Vedant Patel, the State Department's principal deputy spokesperson, said during a press briefing that the U.S. government has "a rigorous process for evaluating whether something constitutes genocide, and we have not made that assessment in this case."

Watch:

Patel's remarks came amid rising dissent inside the State Department over the Biden administration's unwavering support for the Israeli government, which has killed more than 10,000 people in the Gaza Strip in a month of large-scale, indiscriminate bombing.

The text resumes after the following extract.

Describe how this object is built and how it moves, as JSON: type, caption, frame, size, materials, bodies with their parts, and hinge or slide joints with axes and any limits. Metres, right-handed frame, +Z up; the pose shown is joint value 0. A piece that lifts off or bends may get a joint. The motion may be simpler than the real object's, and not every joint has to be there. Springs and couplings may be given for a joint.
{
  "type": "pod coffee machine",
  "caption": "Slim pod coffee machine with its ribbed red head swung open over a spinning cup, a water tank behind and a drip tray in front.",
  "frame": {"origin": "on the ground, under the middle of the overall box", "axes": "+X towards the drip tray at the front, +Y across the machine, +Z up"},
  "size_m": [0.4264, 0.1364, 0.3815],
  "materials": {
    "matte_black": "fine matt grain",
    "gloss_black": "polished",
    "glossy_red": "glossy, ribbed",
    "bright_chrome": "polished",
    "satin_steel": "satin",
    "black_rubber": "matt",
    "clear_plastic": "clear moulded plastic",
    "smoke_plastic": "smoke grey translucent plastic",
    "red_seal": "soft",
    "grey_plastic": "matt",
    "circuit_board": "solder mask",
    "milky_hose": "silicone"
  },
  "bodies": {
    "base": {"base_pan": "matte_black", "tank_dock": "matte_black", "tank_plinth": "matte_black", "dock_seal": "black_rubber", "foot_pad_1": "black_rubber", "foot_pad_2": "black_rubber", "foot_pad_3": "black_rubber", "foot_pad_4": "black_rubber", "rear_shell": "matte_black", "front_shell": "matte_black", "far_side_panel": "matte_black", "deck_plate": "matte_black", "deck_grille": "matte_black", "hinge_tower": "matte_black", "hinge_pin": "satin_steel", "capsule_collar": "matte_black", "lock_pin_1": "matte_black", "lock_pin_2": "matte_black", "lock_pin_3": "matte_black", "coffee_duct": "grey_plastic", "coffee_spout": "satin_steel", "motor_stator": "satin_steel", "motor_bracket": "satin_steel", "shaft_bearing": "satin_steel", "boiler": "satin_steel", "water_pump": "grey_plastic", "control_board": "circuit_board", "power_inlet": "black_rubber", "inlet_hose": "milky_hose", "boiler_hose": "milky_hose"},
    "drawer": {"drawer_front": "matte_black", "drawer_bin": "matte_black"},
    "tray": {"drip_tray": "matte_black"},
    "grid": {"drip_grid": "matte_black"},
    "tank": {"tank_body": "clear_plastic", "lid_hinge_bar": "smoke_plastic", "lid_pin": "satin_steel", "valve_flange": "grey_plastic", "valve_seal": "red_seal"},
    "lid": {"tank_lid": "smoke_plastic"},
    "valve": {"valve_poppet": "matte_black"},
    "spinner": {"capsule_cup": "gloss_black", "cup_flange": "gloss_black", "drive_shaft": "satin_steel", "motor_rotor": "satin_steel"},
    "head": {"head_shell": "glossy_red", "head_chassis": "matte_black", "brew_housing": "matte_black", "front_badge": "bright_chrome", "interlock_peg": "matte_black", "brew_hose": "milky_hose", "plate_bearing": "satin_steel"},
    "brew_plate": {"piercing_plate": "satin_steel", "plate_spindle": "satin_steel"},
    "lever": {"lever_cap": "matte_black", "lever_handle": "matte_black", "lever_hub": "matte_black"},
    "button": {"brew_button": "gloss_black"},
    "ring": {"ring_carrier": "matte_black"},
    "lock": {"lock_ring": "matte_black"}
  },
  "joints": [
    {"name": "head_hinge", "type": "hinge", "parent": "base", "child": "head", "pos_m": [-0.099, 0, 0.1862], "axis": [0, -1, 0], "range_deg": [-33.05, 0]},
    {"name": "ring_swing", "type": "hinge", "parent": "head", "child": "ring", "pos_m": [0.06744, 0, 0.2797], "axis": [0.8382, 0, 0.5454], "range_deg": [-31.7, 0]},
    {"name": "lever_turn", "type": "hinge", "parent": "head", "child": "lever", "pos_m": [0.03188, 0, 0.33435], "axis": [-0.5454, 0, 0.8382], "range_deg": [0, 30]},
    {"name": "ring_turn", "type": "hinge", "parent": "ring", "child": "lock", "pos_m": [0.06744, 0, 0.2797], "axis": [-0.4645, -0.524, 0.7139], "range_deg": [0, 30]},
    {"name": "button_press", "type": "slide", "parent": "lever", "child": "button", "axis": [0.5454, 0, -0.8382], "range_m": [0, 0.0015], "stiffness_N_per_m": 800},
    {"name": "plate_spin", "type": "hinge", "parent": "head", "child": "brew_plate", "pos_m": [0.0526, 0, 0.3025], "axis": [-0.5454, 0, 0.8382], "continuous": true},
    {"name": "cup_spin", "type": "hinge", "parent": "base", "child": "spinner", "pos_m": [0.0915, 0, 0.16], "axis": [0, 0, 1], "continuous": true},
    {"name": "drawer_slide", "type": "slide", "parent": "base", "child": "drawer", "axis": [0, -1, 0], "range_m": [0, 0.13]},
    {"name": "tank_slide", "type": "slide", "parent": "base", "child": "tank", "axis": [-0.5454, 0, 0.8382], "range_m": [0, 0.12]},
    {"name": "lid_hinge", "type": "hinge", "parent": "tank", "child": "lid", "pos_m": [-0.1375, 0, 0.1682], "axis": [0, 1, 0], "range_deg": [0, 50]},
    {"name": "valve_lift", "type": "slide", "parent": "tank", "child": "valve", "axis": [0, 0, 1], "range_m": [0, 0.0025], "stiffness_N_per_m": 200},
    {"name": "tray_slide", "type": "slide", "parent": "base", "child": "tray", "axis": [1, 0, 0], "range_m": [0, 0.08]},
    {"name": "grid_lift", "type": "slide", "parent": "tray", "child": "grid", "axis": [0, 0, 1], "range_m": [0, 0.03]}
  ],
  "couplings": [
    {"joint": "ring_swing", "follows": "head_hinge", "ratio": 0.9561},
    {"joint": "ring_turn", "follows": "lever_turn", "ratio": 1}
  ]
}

Shortly before Monday's press briefing, Politico obtained an internal memo in which unnamed State Department staffers criticize the Biden administration's "tolerance" for the high and rising death toll in Gaza and refusal to support a cease-fire.

The memo was reportedly organized by Sylvia Yacoub, a foreign affairs officer in the State Department's Bureau of Middle East affairs who has publicly accused President Joe Biden of being "complicit in genocide," pointing to his decision to continue arming Israel as it carries out mass atrocities in Gaza.

"We must publicly criticize Israel's violations of international norms such as failure to limit offensive operations to legitimate military targets," the memo states. "When Israel supports settler violence and illegal land seizures or employs excessive use of force against Palestinians, we must communicate publicly that this goes against our American values so that Israel does not act with impunity."

The memo comes a week after human rights attorney Craig Mokhiber resigned from his United Nations position and warned that "once again, we are seeing a genocide unfolding before our eyes, and the organization that we serve appears powerless to stop it."

"The current wholesale slaughter of the Palestinian people, rooted in an ethno-nationalist settler-colonial ideology, in continuation of decades of their systematic persecution and purging, based entirely upon their status as Arabs, and coupled with explicit statements of intent by leaders in the Israeli government and military, leaves no room for doubt or debate" over whether Israel is committing genocide, Mokhiber wrote in his resignation letter.

"One thing we know about genocide is that it often begins with ethnic cleansing. In fact, that's what happened in the Holocaust."

During Monday's State Department briefing, journalist Sam Husseini invoked Mokhiber's letter when pressing Patel on possible U.S. complicity in genocide.

Patel responded that the U.S. will continue to urge Israel to "make a distinction between Hamas terrorists and Palestinian civilians," a plea that has not stopped the Israeli military from bombing refugee camps, homes, bakeries, schools, and healthcare facilities.

Legal experts and scholars of genocide, including prominent Israeli historians, have argued that Israel's relentless bombing and siege of Gaza—combined with dehumanizing rhetoric used by top Israeli officials and leaked ethnic cleansing proposals—represent stark examples of potentially genocidal acts. Israel has quietly been pressuring Egypt to accept hundreds of thousands of Gazan civilians for the duration of the war, a proposal that has thus far been rejected due to fears of permanent displacement.

Raz Segal, an associate professor of Holocaust and genocide studies at Stockton University, has called Israel's military campaign in Gaza a "textbook case of genocide."

In an appearance on MSNBC over the weekend, Omer Bartov, an Israeli-American professor of Holocaust and genocide studies at Brown University, said that "the possibility of genocide is staring us in the face."

"One thing we know about genocide is that it often begins with ethnic cleansing," said Bartov. "In fact, that's what happened in the Holocaust."

Brad Parker, an attorney and senior policy adviser at Defense for Children International—Palestine, wrote in an op-ed for Middle East Eye last week that "the United States, as a signatory to the 1948 Convention on the Prevention and Punishment of the Crime of Genocide, has a duty to both prevent and punish the crime of genocide."

"The U.S. is not simply standing by, failing to prevent or punish genocide against Palestinians—it is actively enabling and supporting the gravest crime under international law, making the U.S. complicit," Parker added. "Israeli warplanes are entirely U.S.-sourced and the munitions killing Palestinians in the Gaza Strip are overwhelmingly American-made weapons."